İş görüşmeleri ve oksitosin

 

-Peki bu uyarlamaları yazmak kolay mı Ezgi Hanım?

-Öncelikle çok güzel bir soru sordunuz…

Bu bir iş görüşmesinden örnekle, replik-düplik oluyor… X semtte, bir ofisteyim. Karşımda “patron” oturuyor. Devamlı güzel sorular soruyorlar bana. Ne güzel, en sevdiğim! Heyecanlıyım. Neden olmayayım? Esmerim ama yanaklarım kıpkırmızı. Kulaklarım da. Sanırım burnum bile. Dizi yazıcaz. X Kanal’a. Çok önemli bir proje. Senaryo, set, ekip çok önemli. Şurası da benim odam olurmuş. Ben beğendim odayı. Ee, n’apıyoruz o zaman?

İş görüşmeleri üstüne tezli tüzlü bir yazı yazmayı çok isterdim. Fakat sanıyorum ki, bu hadde profesyonel olamadım. Çünkü “fıriğylens” yazarlık böyledir. Bilgisayar başında geçen on dört saatler sonrasını meyiller ve telefon görüşmeleri takip eder. Ofislere görüşmeye gitmek de yılda en fazla iki kere olabilecek bir durum haliyle.

Bana Ezgi Hanım, diyor ve soruyor. Ben mitolojik karakterlerden bahsederken akşama ne yemek yapacağımı da düşünmeden edemiyorum. Çünkü okul ödevim de gelecek yemekten sonra uyku arasında. Kızarıyorum,

-Pardon, sorunuzu tekrar eder misiniz?

Bir iş görüşmesinde bunları yapmayalım. Daha ilgili gibi konuşalım. Dizi yazmak güzel iş Ezgi. Ne yani, fena mı olur? Siğğviğğm önlerinde. Meylle edindikleri bilgilerimin çıktısını alıp masaya koymuşlar bile. Tüm ekip okudu, diyor patron. Benim odam gerçekten orası mı olacak? Boynum mu tutuldu acaba? Kedişim evde n’apıyordur şimdi?

Çok zor, odaklanmak çok önemli. Az önce yok yere Şekspir, dedim. Sıkıntı yok. Muhabbet aynı dönemde ilerliyordu bence. Kadın kuşağı, evet günlük dizi.

-Bir kahve daha alabilir miyim?

Çatışmalar, meşru, kanal, almak, merak, izleyici kelimelerini harmanlayıp çok cezbedici bir cümle kurdum bile. Burdan eve nasıl dönücem, trafik olacak…
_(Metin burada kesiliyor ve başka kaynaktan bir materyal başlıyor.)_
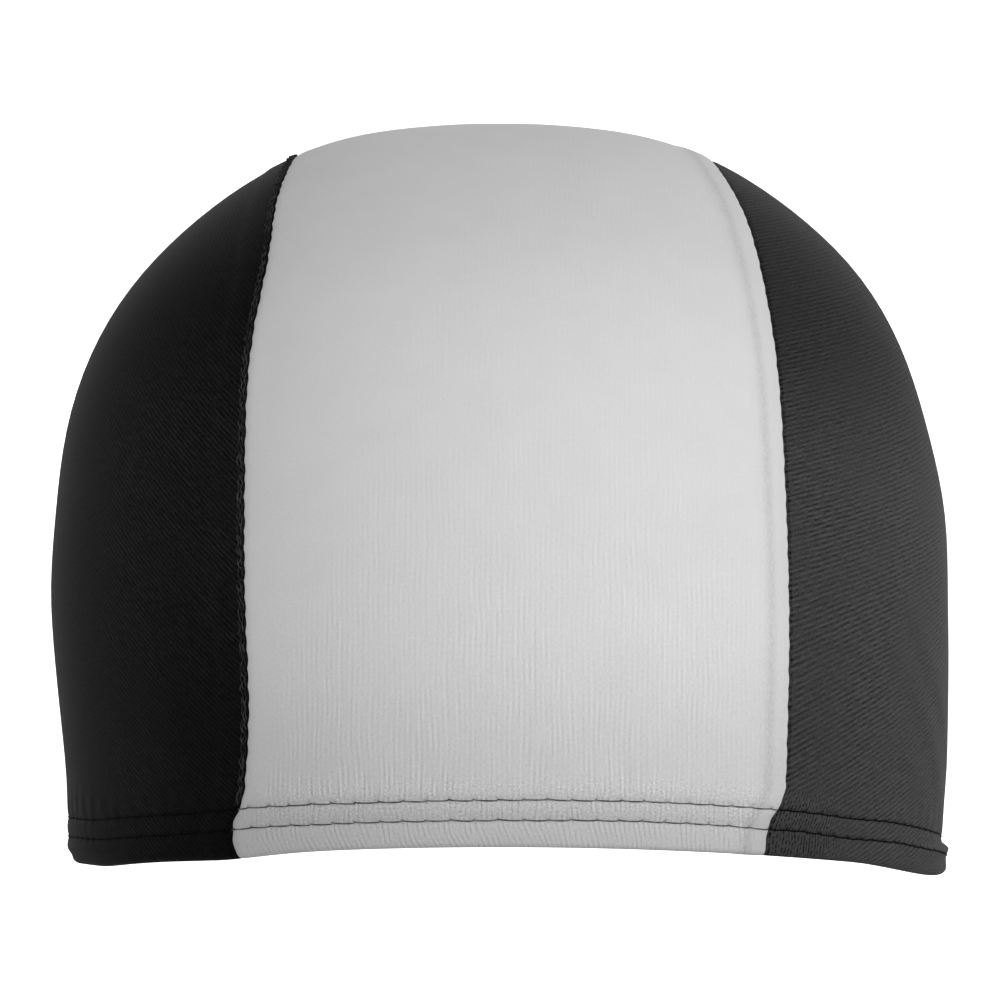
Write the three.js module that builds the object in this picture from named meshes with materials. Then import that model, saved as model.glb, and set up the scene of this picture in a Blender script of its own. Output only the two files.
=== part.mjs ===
// A three-panel fabric swim cap with the form that it has on a head, in millimetres.
// A pale centre strip runs from the brow over the crown to the nape, between two dark side panels.
// Each panel is one sheet of cloth whose lower edge is turned up inside as the hem, and each seam has its
// seam allowance inside the cap.
// +Z is up and -Y is the front. Left (-X) and right (+X) are as seen from the front. The origin is the
// centre of the head opening, at the level of the hem's lowest point on the left.

import * as THREE from "three";

// Form of the cap
const capWidth = 159.4; // outside, across the two sides where the cap is widest
const frontDepth = 95; // from the origin forwards to the brow
const backDepth = 99; // from the origin back to the back of the head
const capHeight = 132; // from the origin up to the top of the crown
const widestHeight = 48; // height at which the cap is widest
const planFullness = 0.015; // how much fuller than an ellipse the cap is, seen from above

// Hem
const browRise = 8.1; // how far the hem's edge arches up over the brow
const napeRise = 8.1; // and over the nape
const rightDip = 1.2; // how far the hem's edge dips on the right-hand side
const leftRise = 0.8; // how far it stands up on the left-hand side
const hemDepth = 9.5; // from the hem's folded edge to the raw edge turned up inside
const hemZone = 1.25 * hemDepth; // height of the wall, from the folded edge, that follows that edge's line
const foldGap = 0.3; // free space between the hem's two layers
const rightFlare = 0.8; // how far the folded edge stands out on the right-hand side
const leftTuck = 0.9; // how far it draws in on the left-hand side

// Cloth and seams
const clothThickness = 1;
const stripWidth = 88; // nominal width of the centre panel
const seamGap = 0.3; // free space between two sewn pieces
const grooveDepth = 0.5; // how far the cloth dips into a seam
const grooveWidth = 2.2; // how far from the seam the dip starts
const allowanceWidth = 6; // width of the seam allowance
const allowanceThickness = 1.2;
const ridgeHeight = 0.5; // how far the seam allowance lifts the cloth that lies over it
const ridgeFade = 2; // width over which the lifted cloth comes down again

// Facets
const stripFacets = 9; // across the centre panel, between the facets along its seams
const runFacets = 22; // from the front hem to the back hem
const flankFacets = 10; // of a side panel's hem, at each end, between the seam's facets and the middle
const flankShare = 0.22; // of a side panel's hem, that each flank takes
const foldFacets = 4; // round the hem's fold

// The outline's reach from its widest level, as shares of an ellipsoid's. Elevation is in degrees above
// that level, measured in the ellipsoid made round.
const outlineRows = [
  { elevation: -40, left: 1.245, right: 1.27, front: 1.14, back: 1.05 },
  { elevation: -34, left: 1.164, right: 1.188, front: 1.086, back: 1.022 },
  { elevation: -28, left: 1.091, right: 1.117, front: 1.044, back: 1.003 },
  { elevation: -21, left: 1.036, right: 1.067, front: 1.023, back: 0.993 },
  { elevation: -14, left: 1.01, right: 1.031, front: 1.013, back: 0.993 },
  { elevation: -7, left: 1, right: 1.009, front: 1.003, back: 0.998 },
  { elevation: 0, left: 1, right: 1, front: 1, back: 1 },
  { elevation: 10, left: 1.005, right: 1.008, front: 1.008, back: 1.014 },
  { elevation: 20, left: 1.027, right: 1.017, front: 1.02, back: 1.031 },
  { elevation: 30, left: 1.045, right: 1.037, front: 1.028, back: 1.04 },
  { elevation: 40, left: 1.05, right: 1.049, front: 1.03, back: 1.04 },
  { elevation: 50, left: 1.047, right: 1.045, front: 1.022, back: 1.028 },
  { elevation: 60, left: 1.041, right: 1.039, front: 1.012, back: 1.016 },
  { elevation: 70, left: 1.028, right: 1.027, front: 1.004, back: 1.007 },
  { elevation: 80, left: 1.008, right: 1.008, front: 1, back: 1.002 },
  { elevation: 90, left: 1, right: 1, front: 1, back: 1 },
];

// Where the two seams run above the hem zone: run goes from 0 at the front to 1 at the back, and left and
// right are the seams' distances from the middle plane, as shares of half of the strip's width.
const seamRows = [
  { run: 0, left: 0.959, right: 1.078 },
  { run: 0.04, left: 0.941, right: 1.083 },
  { run: 0.09, left: 0.95, right: 1.087 },
  { run: 0.18, left: 0.957, right: 1.073 },
  { run: 0.26, left: 0.937, right: 1.046 },
  { run: 0.31, left: 0.892, right: 1.008 },
  { run: 0.37, left: 0.873, right: 0.953 },
  { run: 0.41, left: 0.85, right: 0.901 },
  { run: 0.455, left: 0.825, right: 0.855 },
  { run: 0.5, left: 0.816, right: 0.844 },
  { run: 0.6, left: 0.859, right: 0.878 },
  { run: 0.7, left: 0.927, right: 0.939 },
  { run: 0.8, left: 0.962, right: 0.98 },
  { run: 0.9, left: 0.963, right: 0.993 },
  { run: 1, left: 0.959, right: 1.078 },
];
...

Bir buçuk saatlik görüşmenin son yarım saatinde susup birbirimize kafa sakladık. Bir de ben kahve içtim. Eve gidince bir Amerikano mu patlatsam?

-Süt sevmiyorum.

İşte bunu patrona söylemesem iyi olurdu. Ama devamını şöyle kurtarmaya çalıştım:

-Dizinin adı bu olursa kadınların oksitosinlerini de ele geçirebiliriz!

Şimdi de içimdeki veteriner çıktı ortaya. Patron biraz sıkıldı gibi. Oysa oldukça eğlenceli bir görüşme bence.

Konuşmamız bitince tokalaştık. Ofisboy sandığım arkadaş bana şirketi gezdirdi. O da patronun ortağı çıktı! Bana bir taksi çağırdılar. Geçen hafta konuştuk. Beraber çalışacağız Ezgi Hanım, dediler. Ayh, dedim, sizden telefon bekliyorum. Henüz aradımadılar ama umutluyum!

Hepinize çok daha aklı başında iş görüşmeleri dilerim!